The Americana Lock

Table of Contents

The americana is one of the first submissions you learn as a white belt in Jiu Jitsu. Even though it’s a basic submission, the americana lock is one of the most effective submissions in all of grappling.

Below is a full breakdown of how to properly execute the americana armlock. Complete with a short history of the submission and important details to remember when going for an americana.

The History of The Americana Lock

The americana has been used within various forms of grappling for centuries. It is also known by different names within different grappling arts.

In Judo, the submission is known as the Ude Garami and in catch wrestling it is a figure 4 wrist lock.(Also top wrist lock) Another popular name for the americana in submission grappling is the keylock.

There are two different stories of how the shoulder lock got the name americana. One that has been proven false is Rolls Gracie’s claim that American wrestler Bob Anderson created the americana lock in the 1970s.

The term Americana was actually used in a Brazilian newspaper in 1951 detailing the Kimura vs Gracie grappling match.

Diário de Notícias 24-10-1951: “He [Kimura] inflicted severe punishment, even drawing blood. The decisive technique was the Americana Lock.”

Kimura actually used a Gyaku Ude-Garami that would then be referred to by BJJ practitioners as kimura out of respect. But this was one of the earliest mentions of the word americana when describing a joint lock.

Americana Armlock
Americana Armlock

How Does The Americana Lock Work?

The americana works by isolating your opponent’s arm and turning it into a lever. You make their arm a lever by planting it on the mat at a right angle next to their head.

When you grab your own wrist and slightly lift up on their shoulder this creates tension on their shoulder. When the americana is done correctly, your opponent will be forced to tap quickly or get their shoulder ligaments damaged.

In What Positions can you do The Americana Lock?

The americana is normally done from top side-control or the mount. It can also work in top half guard against a less experienced opponent.

Why the americana is only effective from top positions is because you need the opponent’s arm on the mat. When your opponent’s arm is on the mat, you can limit their movement, isolate it, and attack the shoulder.

If you try an americana on an opponent when they’re in a top position, the americana won’t work. Your opponent doesn’t have their arm isolated and can easily turn out of the submission.

Americana From Side-Control

Here is a step by step breakdown for how to properly execute an americana from side-control. Before you go into setting up the submission, you need to secure the position.

Make sure you’re holding a good side-control with your chest on your opponent’s, knees in close, and no space given.

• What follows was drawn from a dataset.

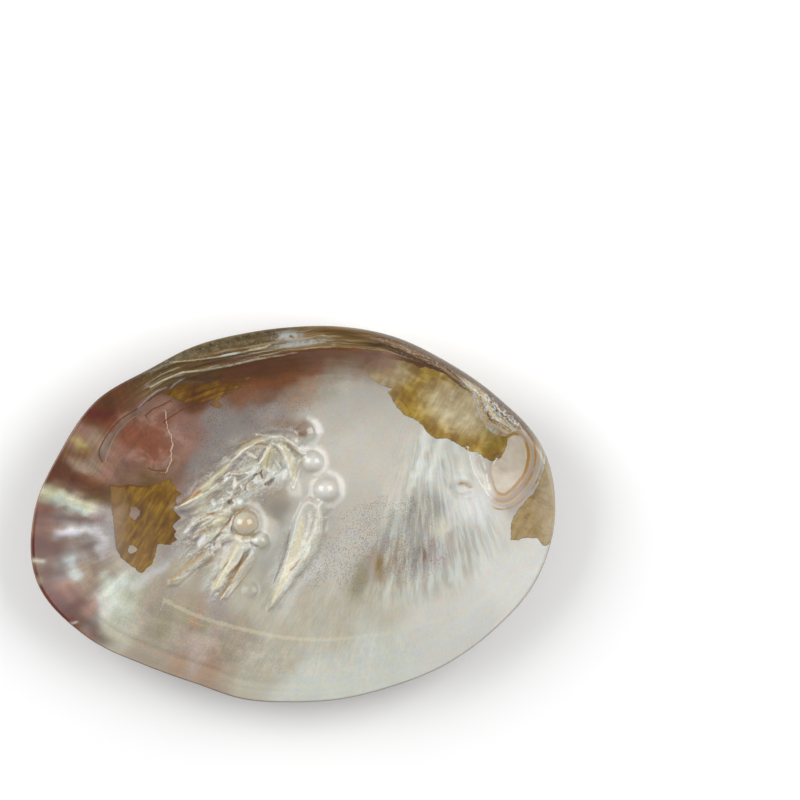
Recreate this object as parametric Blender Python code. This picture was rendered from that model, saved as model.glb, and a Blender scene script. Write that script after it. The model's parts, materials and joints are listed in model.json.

If your opponent has good defense, they will keep their hands in and force you to isolate their far arm. But a less experienced opponent will make the mistake of extending their arm and allowing you to control it.

Either way, you’re going to have to establish control of their arm and pin it to the mat. You can push the arm with both your arms or even use your head.

Grab control of your opponent’s wrist with a five finger grip to have the best control over their wrist.

Then you’re going to place your elbow right next to your opponent’s head. This is an important detail, because it closes space and prevents your opponent from turning their head.

Next, slide your other hand under your opponent’s arm and grab your own wrist with a five finger grip.

Before you go to finish the americana, be sure to pull the arm closer to their body. This will make your americana tighter. 

Now for the finish, turn your wrist down and slightly lift up on your opponent’s elbow to get the tap.

Americana from The Mount

An americana from the mount is just as easy as from side-control. Your opponent will normally have their arms tucked protecting their neck.

Choose which arm you want to attack and use your hands to pin it to the ground.

The next steps are the same as the americana from side-control. Use a 5 finger grip to control your opponent’s wrist and place your elbow next to their head.

Next slide your hand under your opponent’s arm and grab your own wrist. Then for the finish, pull your opponent’s arm in and slightly lift up on their elbow for the finish.

Important Details for The Americana Lock

The americana is quite easy to pull off, but to make it perfect, you must remember the details. Here are the most important details for finishing the americana.

  • Arm Placement: When you isolate your opponent’s arm, remember it needs to be placed at a right angle next to their head. If you place their arm angled down, that is a set up for a kimura and not an americana.
  • Your Grip: To fully control your opponent’s arm, make sure you use a five finger grip on both their wrist and your wrist.
  • Elbow Placement: After locking in your grip, remember to place your elbow next to your opponent’s head. Doing this closes off space and makes and stops them from being able to turn their head to start defending.
  • Pull In: Remember to pull your opponent’s arm in before you go for the finish to make the americana tighter.
  • Turn & Lift: As you pull your opponent’s arm in, remember to turn your wrists down and lift up to finish the submission.

In Conclusion

The americana lock is extremely effective and a submission you must know in order to advance in rank. If you follow all of the details listed above, you will no doubt develop a great americana armlock. Everyone you roll with will know that they will have to watch out for your americana.